| Stated exercise |
Reproduce exactly the lines of the material beneath, from the line that contains "Write part 2" to the line that contains "tip_tone: float = 0.45", both included, and no other lines.

| Given records |
+ + +
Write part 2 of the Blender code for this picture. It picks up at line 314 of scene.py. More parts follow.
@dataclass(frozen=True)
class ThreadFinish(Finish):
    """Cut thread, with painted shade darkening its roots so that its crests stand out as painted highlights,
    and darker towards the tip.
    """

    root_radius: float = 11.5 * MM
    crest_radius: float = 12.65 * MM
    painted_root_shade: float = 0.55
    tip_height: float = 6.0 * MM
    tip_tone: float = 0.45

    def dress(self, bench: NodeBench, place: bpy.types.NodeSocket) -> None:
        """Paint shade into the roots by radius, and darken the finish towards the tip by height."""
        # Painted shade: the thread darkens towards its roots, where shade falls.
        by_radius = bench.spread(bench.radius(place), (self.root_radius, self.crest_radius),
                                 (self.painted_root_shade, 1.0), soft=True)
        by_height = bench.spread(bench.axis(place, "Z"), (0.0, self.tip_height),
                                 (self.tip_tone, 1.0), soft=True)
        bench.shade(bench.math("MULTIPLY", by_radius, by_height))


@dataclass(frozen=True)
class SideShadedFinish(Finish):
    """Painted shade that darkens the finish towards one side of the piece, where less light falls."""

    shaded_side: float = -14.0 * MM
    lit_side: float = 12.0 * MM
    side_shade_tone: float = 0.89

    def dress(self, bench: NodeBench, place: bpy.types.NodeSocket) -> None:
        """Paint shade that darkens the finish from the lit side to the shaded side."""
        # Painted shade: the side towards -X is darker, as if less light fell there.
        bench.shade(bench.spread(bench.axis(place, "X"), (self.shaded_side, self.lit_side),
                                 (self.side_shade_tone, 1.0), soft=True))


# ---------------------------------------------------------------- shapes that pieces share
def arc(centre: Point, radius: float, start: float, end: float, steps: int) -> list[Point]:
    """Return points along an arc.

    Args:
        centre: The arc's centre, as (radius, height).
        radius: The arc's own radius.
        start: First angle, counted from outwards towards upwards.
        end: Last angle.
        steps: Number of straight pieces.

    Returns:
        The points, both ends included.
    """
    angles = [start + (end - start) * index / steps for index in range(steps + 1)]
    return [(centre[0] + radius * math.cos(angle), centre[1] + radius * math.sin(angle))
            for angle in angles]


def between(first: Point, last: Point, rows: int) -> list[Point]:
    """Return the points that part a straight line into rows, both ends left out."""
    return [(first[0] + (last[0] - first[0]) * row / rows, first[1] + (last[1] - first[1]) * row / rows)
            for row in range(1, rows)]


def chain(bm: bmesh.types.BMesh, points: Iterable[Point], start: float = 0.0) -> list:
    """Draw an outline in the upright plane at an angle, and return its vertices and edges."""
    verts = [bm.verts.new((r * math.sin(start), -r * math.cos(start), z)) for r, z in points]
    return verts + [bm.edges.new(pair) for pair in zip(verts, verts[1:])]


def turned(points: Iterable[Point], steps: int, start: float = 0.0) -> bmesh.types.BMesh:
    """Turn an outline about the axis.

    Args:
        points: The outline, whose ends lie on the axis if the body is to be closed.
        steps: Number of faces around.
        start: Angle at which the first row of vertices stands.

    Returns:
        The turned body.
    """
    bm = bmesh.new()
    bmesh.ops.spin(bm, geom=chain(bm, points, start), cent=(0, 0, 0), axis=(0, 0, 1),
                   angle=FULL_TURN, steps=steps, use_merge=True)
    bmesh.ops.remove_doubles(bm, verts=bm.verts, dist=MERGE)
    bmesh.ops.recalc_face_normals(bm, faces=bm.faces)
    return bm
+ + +
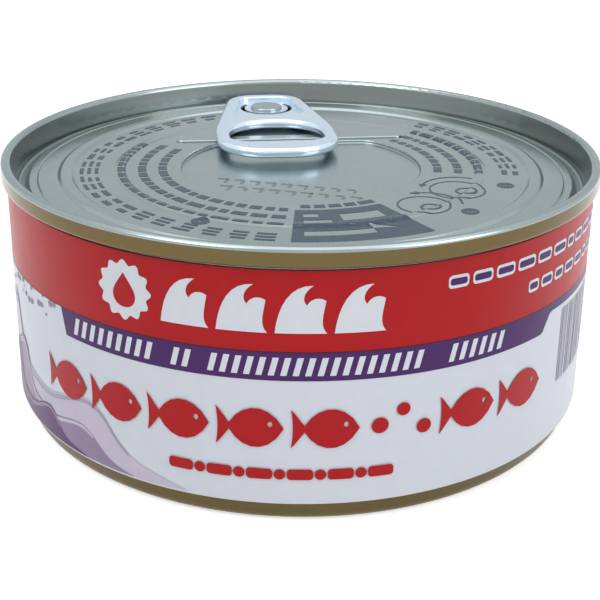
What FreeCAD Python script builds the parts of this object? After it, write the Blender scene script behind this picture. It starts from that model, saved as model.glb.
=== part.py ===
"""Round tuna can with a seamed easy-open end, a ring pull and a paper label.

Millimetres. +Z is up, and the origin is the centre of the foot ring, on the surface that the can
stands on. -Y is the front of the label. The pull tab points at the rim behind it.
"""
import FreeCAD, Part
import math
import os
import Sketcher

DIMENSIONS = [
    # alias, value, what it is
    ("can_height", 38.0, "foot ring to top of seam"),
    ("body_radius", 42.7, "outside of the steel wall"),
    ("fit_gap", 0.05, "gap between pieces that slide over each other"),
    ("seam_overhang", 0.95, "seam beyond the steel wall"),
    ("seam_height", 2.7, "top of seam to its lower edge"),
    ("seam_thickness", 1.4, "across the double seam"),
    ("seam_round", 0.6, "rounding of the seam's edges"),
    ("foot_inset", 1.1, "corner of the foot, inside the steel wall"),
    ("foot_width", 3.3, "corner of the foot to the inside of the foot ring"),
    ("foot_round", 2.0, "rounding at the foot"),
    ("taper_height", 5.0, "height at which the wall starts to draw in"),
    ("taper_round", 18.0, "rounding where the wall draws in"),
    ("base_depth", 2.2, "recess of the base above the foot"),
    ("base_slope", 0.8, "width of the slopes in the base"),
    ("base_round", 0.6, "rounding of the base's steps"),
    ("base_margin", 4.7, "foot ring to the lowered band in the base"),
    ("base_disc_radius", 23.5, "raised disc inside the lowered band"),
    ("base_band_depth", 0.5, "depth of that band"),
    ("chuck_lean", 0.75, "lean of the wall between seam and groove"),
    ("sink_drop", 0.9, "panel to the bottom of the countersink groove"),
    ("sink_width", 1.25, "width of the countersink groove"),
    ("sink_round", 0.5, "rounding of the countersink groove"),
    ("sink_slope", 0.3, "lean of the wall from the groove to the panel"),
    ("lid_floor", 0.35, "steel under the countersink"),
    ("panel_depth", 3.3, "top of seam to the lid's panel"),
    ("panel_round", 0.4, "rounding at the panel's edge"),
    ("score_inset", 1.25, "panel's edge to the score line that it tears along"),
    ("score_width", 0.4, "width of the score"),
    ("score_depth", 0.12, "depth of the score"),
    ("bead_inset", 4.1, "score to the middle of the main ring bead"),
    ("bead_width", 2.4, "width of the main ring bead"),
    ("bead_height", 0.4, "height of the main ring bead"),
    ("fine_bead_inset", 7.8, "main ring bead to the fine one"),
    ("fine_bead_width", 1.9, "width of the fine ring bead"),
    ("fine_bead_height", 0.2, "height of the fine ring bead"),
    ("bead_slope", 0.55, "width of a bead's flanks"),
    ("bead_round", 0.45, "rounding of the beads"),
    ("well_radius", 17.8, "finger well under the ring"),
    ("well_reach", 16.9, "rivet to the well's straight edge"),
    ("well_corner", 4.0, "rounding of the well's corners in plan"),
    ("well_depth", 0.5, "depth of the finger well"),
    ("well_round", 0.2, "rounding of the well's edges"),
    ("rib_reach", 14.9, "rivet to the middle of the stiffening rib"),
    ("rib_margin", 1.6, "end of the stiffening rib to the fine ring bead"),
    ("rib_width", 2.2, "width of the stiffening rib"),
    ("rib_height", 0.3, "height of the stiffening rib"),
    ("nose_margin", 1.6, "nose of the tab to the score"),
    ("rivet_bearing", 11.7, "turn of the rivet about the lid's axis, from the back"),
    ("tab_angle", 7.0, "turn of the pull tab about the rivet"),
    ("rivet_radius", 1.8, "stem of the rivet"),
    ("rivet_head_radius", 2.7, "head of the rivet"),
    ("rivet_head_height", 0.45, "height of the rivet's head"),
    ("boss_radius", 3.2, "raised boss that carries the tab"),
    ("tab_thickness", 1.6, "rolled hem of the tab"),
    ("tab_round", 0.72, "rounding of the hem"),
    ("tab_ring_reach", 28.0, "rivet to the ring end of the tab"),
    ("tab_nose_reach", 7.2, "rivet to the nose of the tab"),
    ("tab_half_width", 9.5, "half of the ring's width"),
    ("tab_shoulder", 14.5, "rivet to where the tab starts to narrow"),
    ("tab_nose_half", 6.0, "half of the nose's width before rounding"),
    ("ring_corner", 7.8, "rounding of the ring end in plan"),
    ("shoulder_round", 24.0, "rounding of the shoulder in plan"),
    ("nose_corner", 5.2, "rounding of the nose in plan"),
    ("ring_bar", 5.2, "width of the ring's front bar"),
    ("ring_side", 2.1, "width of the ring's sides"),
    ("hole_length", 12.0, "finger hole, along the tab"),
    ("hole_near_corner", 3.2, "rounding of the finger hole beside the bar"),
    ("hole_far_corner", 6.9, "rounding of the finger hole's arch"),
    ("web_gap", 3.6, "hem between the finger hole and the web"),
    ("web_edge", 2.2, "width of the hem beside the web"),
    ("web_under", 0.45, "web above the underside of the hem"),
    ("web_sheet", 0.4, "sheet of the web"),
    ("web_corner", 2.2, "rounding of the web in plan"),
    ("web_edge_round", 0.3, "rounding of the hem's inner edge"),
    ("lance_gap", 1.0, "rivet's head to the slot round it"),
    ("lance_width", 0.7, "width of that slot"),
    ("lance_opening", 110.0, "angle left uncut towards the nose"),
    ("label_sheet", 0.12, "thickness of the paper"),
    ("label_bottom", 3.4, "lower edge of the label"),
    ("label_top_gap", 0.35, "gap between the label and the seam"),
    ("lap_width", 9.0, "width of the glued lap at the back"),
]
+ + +
| Expected output |
Write part 2 of the Blender code for this picture. It picks up at line 314 of scene.py. More parts follow.
@dataclass(frozen=True)
class ThreadFinish(Finish):
    """Cut thread, with painted shade darkening its roots so that its crests stand out as painted highlights,
    and darker towards the tip.
    """

    root_radius: float = 11.5 * MM
    crest_radius: float = 12.65 * MM
    painted_root_shade: float = 0.55
    tip_height: float = 6.0 * MM
    tip_tone: float = 0.45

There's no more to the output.